審査員によって合否が判定され、不合格だった場合大会の檀上には上がれなかった。

私は、一年生の時にその点検に落ちてしまった。ほかにも、1.2人くらいいた気がした。

その時の感情はあまり覚えていないが、相当ショックを受けていたと思う。

そのあと、顧問の先生による再点検があり、メトロを止めたらメロディーが聞こえてくる、と、何とか大会には出させてもらえた。

私はギタロンという民族楽器を弾いていたのだが、練習するといつも指に大豆ほどの水膨れができていた。

そのままでは弾けないので、針を刺して水膨れをつぶしていた。

とにかく、弾く度に痛かったという記憶がある。

一年生の時は、弾きたくもない楽器を、こんな思いをしてまでも続けなくてはならないのか、という思いや、

休みの日も部活 夏休みももはや休みではなかった。

さらに、一番仲が良かった子が辞めてしまう、などとういう理由から、何度も辞めたいと思っていた。

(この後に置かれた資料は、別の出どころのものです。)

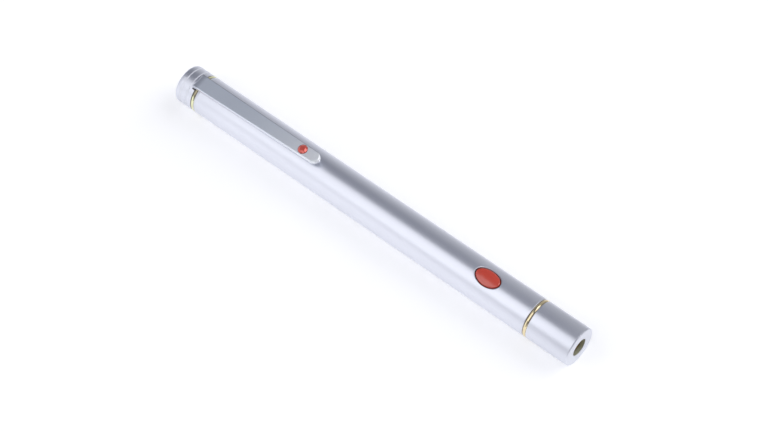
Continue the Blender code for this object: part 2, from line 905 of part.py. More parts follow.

しかし、辞める判断をしきれないまま、気づけば2年生になっていた。

新入生が入ると、今度はこちらが指導する側になるのだが、最初にも言った通り、私のパートは普通のギターではなく、チェロのように縦に構える楽器だったので、わざわざ一年生指導のために練習しなければならないのであった。

しばらくすると、自分より一年生の方が上達していると感じる事もしばしば。

そしてパート振り分けの日が来た。

私のパートは、ウッドベースと共同になっているのだが、一番人気がないので、今年もそんな感じだろう、と思っていたのだが、

なんとその年は、珍しくギタロン第一希望の子がいて、こちらとしては嬉しいが、物好きもいるものだな、とおもった。

こんな感じで、人生初の後輩ができた。

私の代は特に人数が少なく、はぼ各パートに一人ずつしかいなかった。しかもウッドベースは2年に一度しか取らないので、私たちの代にはいなかった。

もし今自分が辞めたら、後輩に大変な思いをさせてしまう、と思い、辞めたいなどと言っている場合ではない、と思った。

入りたての頃は、先輩の存在は偉大で、安心感がある。そんな存在がいなくなってしまったら、私は間違いなく辞めていた。

私自身そんな存在にはまだなれていなかったとしても、後輩には少なくともそんな思いはさせてはならないと思ったし、そうなりたいと思った。

良い先輩、同期、後輩に恵まれて、何とか3年間続けることができた。

おかげで、いろんな立場を経験する事ができたし、色んなこと事があったけど、それも全て込みでいい思い出になった。